Dorrhauer: Definitiv. Das war der Tag der Abreise und ich musste den Mietwagen noch zurückbringen. Ich hatte eigentlich nur im Sinn, so schnell wie möglich zum Flughafen zu kommen, den Mietwagen zurückzugeben und dann meinen Flug zu bekommen, den ich um 18 Uhr gebucht hatte.
SWR1: Für viele andere Deutsche hat es sechs Tage gedauert, bis sie Israel verlassen konnten. Wie haben Sie das gemacht? Sie haben ja keine dieser beiden Lufthansa-Maschinen genommen, sondern sich auf eigene Faust durchgeschlagen.
Dorrhauer: Zu dem Zeitpunkt war ich in Haifa und habe mich mit Freunden der internationalen christlichen Botschaft in Jerusalem auf den Weg gemacht nach Tel Aviv. Dann bin ich mit (der Fluggesellschaft) El Al geflogen.
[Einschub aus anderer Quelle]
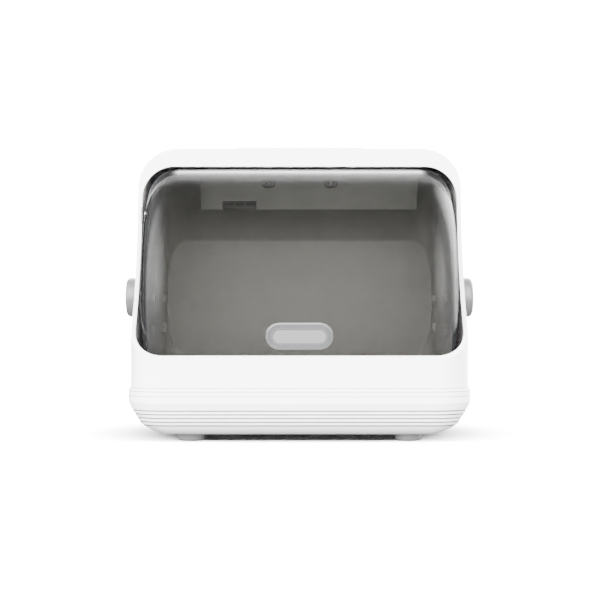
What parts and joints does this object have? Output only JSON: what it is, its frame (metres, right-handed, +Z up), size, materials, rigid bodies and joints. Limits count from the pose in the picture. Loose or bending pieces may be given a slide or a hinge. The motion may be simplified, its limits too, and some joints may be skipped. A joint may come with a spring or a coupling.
{
  "type": "baby bottle sterilizer",
  "caption": "Countertop UV sterilizer and dryer cabinet with a tilting smoked drum visor, lamp-lit chamber, lift-out rack and tray, top keys and a blower base.",
  "frame": {"origin": "middle of the footprint, on the surface that the feet rest on", "axes": "+X to the right as seen from the front, +Y to the back, so the front faces -Y, +Z up"},
  "size_m": [0.3908, 0.3092, 0.3206],
  "materials": {
    "white_shell": "smooth satin white moulding",
    "panel_white": "glossy white pad",
    "key_grey": "satin light grey",
    "smoked_visor": "clear smoked, polished",
    "silver_grey": "satin silver grey",
    "pale_grey": "polished pale grey",
    "liner_grey": "satin grey",
    "lamp_plate_metal": "brushed, satin",
    "steel": "bright plated",
    "brass_pins": "bright",
    "tube_glass": "clear quartz tube",
    "socket_white": "matt white",
    "dark_plastic": "matt black",
    "bush_nylon": "natural nylon",
    "cover_grey": "satin grey",
    "filter_white": "satin white",
    "filter_foam": "open white filter pad",
    "tray_white": "satin white",
    "base_grey": "moulded white-grey",
    "foot_rubber": "matt mid grey",
    "board_green": "green board",
    "board_black": "black mouldings",
    "ballast_case": "plain grey case",
    "duct_metal": "plain sheet",
    "motor_metal": "plated can"
  },
  "bodies": {
    "cabinet": {"outer_shell": "white_shell", "back_cover": "white_shell", "chassis_plate": "white_shell", "base_shell": "white_shell", "trim_ring": "white_shell", "control_panel": "panel_white", "chamber_liner": "liner_grey", "lamp_plate": "lamp_plate_metal", "lamp_brackets": "lamp_plate_metal", "tube_caps": "lamp_plate_metal", "ptc_heater": "lamp_plate_metal", "air_grille": "lamp_plate_metal", "back_cover_screws": "steel", "bottom_screws": "steel", "lamp_plate_screws": "steel", "board_cover_screws": "steel", "inlet_pins": "brass_pins", "uv_tube": "tube_glass", "lamp_sockets": "socket_white", "lamp_strip": "dark_plastic", "power_inlet": "dark_plastic", "reed_switch": "dark_plastic", "blower_housing": "dark_plastic", "hinge_bush_left": "bush_nylon", "hinge_bush_right": "bush_nylon", "hinge_washers": "bush_nylon", "board_cover": "cover_grey", "bottom_plate": "base_grey", "rubber_feet": "foot_rubber", "control_board": "board_green", "main_board": "board_green", "tact_switches": "board_black", "board_parts": "board_black", "board_standoffs": "board_black", "lamp_ballast": "ballast_case", "hot_air_duct": "duct_metal", "blower_motor": "motor_metal"},
    "visor_lid": {"visor": "smoked_visor", "handle_body": "silver_grey", "handle_inset": "pale_grey", "handle_screws": "steel", "hinge_disc_right": "silver_grey", "hinge_disc_left": "silver_grey", "hinge_retainers": "steel", "lid_magnet": "steel"},
    "filter_drawer": {"filter_frame": "filter_white", "filter_pad": "filter_foam"},
    "fan": {"fan_wheel": "dark_plastic"},
    "tray": {"drip_tray": "tray_white"},
    "rack_body": {"rack": "tray_white"},
    "key_1": {"key_1": "key_grey"},
    "key_2": {"key_2": "key_grey"},
    "key_3": {"key_3": "key_grey"},
    "key_4": {"key_4": "key_grey"},
    "key_5": {"key_5": "key_grey"},
    "key_6": {"key_6": "key_grey"}
  },
  "joints": [
    {"name": "visor_hinge", "type": "hinge", "parent": "cabinet", "child": "visor_lid", "pos_m": [0, -0.002, 0.153], "axis": [-1, 0, 0], "range_deg": [0, 80]},
    {"name": "filter_pull", "type": "slide", "parent": "cabinet", "child": "filter_drawer", "axis": [0, 1, 0], "range_m": [0, 0.02]},
    {"name": "fan_spin", "type": "hinge", "parent": "cabinet", "child": "fan", "pos_m": [0, 0.012, 0.02], "axis": [0, 0, 1], "continuous": true},
    {"name": "tray_lift", "type": "slide", "parent": "cabinet", "child": "tray", "axis": [0, 0, 1], "range_m": [0, 0.03]},
    {"name": "rack_lift", "type": "slide", "parent": "tray", "child": "rack_body", "axis": [0, 0, 1], "range_m": [0, 0.08]},
    {"name": "key_1_press", "type": "slide", "parent": "cabinet", "child": "key_1", "axis": [0, 0, -1], "range_m": [0, 0.0008], "stiffness_N_per_m": 1200, "springref_m": -0.0005},
    {"name": "key_2_press", "type": "slide", "parent": "cabinet", "child": "key_2", "axis": [0, 0, -1], "range_m": [0, 0.0008], "stiffness_N_per_m": 1200, "springref_m": -0.0005},
    {"name": "key_3_press", "type": "slide", "parent": "cabinet", "child": "key_3", "axis": [0, 0, -1], "range_m": [0, 0.0008], "stiffness_N_per_m": 1200, "springref_m": -0.0005},
    {"name": "key_4_press", "type": "slide", "parent": "cabinet", "child": "key_4", "axis": [0, 0, -1], "range_m": [0, 0.0008], "stiffness_N_per_m": 1200, "springref_m": -0.0005},
    {"name": "key_5_press", "type": "slide", "parent": "cabinet", "child": "key_5", "axis": [0, 0, -1], "range_m": [0, 0.0008], "stiffness_N_per_m": 1200, "springref_m": -0.0005},
    {"name": "key_6_press", "type": "slide", "parent": "cabinet", "child": "key_6", "axis": [0, 0, -1], "range_m": [0, 0.0008], "stiffness_N_per_m": 1200, "springref_m": -0.0005}
  ]
}
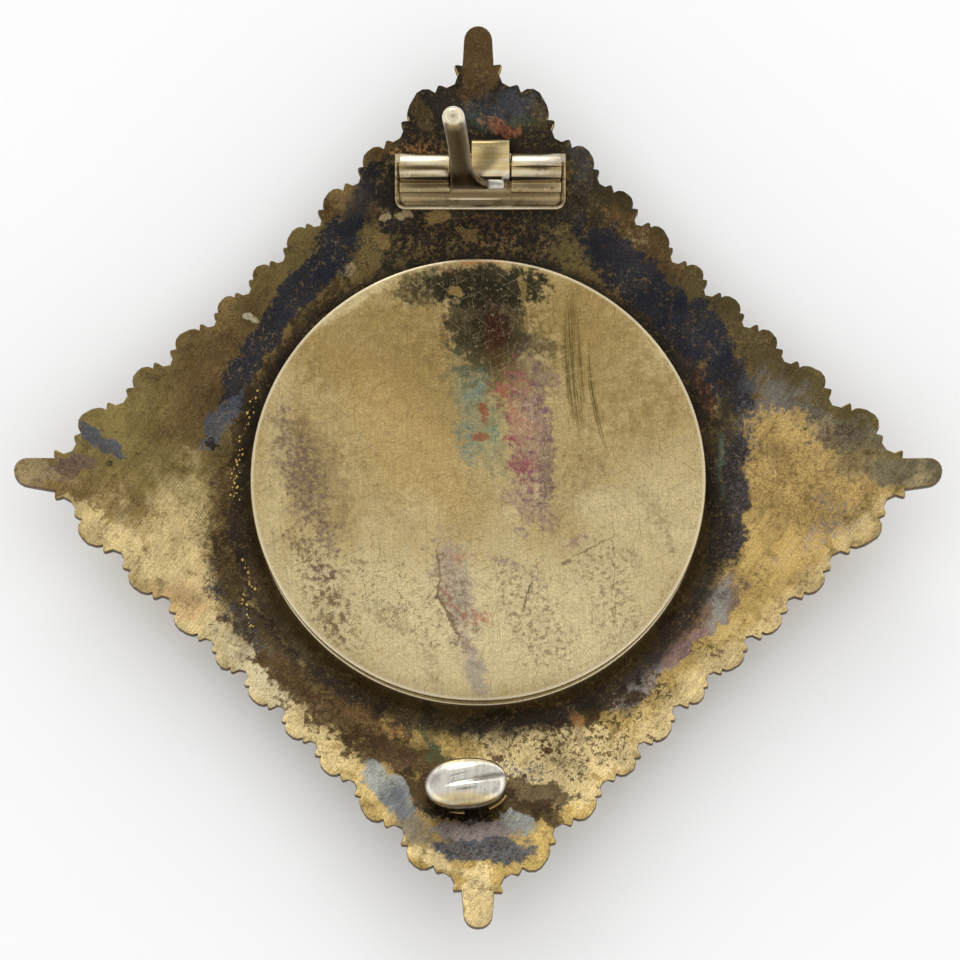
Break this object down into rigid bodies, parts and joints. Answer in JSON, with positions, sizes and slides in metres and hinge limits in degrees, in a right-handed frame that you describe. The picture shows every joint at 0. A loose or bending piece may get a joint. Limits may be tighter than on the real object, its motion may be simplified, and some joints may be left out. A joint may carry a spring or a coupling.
{
  "type": "breast star",
  "caption": "Four-pointed dished breast star of ray bundles lying face down, with a round cover plate, a hinged pin standing open and a hook catch.",
  "frame": {"origin": "on the surface that the star lies on, under the centre of the star", "axes": "+Z is the back of the star, which faces up; +Y points to the arm with the hinge; +X is to the right of it"},
  "size_m": [0.084, 0.084, 0.065],
  "materials": {
    "star_silver": "toned silver, golden with dark brown and blue tarnish",
    "plate_silver": "pale golden toned silver with fine scratches",
    "medallion_silver": "plain toned silver",
    "hinge_silver": "bright silver with warm tints",
    "axle_silver": "brown toned silver wire",
    "pin_silver": "golden brown toned silver, bright at its point",
    "catch_silver": "bright worn silver"
  },
  "bodies": {
    "star": {"star_body": "star_silver", "back_plate": "plate_silver", "front_medallion": "medallion_silver", "hinge_base": "hinge_silver", "hinge_axle": "axle_silver", "catch": "catch_silver"},
    "pin": {"pin": "pin_silver"}
  },
  "joints": [
    {"name": "pin_hinge", "type": "hinge", "parent": "star", "child": "pin", "pos_m": [0.0002, 0.02881, 0.00816], "axis": [1, 0, 0], "range_deg": [0, 75.4]}
  ]
}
SWR1: Haben Sie sich da, obwohl es für Sie persönlich funktioniert hat, auf eigene Faust zu fliegen, von der Bundesregierung im Stich gelassen gefühlt?
Dorrhauer: So direkt kann ich das nicht bejahen, aber auch nicht verneinen. Ich fand nur interessant, welche Vorschläge gekommen sind. Beispielsweise nach Jordanien mit einem Bus gebracht zu werden, dort ein Visum zu beantragen, an der Grenze, und dann auf eigene Faust heimzufliegen. Wer schon mal in Israel war, weiß, dass das in Kriegssituationen nicht der unbedingt sicherste Weg ist.
SWR1: Mit welchem Gefühl haben Sie Israel verlassen?
Dorrhauer: Es ist mir schwergefallen, weil ich Menschen, die ich ins Herz geschlossen und sehr gerne habe, dort zurückgelassen habe. Und mein ganzes Herz ist weiterhin in Israel und bei den Menschen dort.
SWR1: Wie geht es Ihnen jetzt persönlich, wenn Sie zu Hause wieder die aktuellen Nachrichten aus Israel und aus Gaza hören?
Dorrhauer: Das geht mir sehr nahe. Vor allem die Nachrichten über die Kinder. Als Mama ist das für mich sehr schwierig in Einklang zu bringen. Und ich wünsche mir einfach bloß, dass den Kindern und den Menschen vor Ort geholfen wird.
Das Gespräch führte SWR1 Moderator Michael Lueg.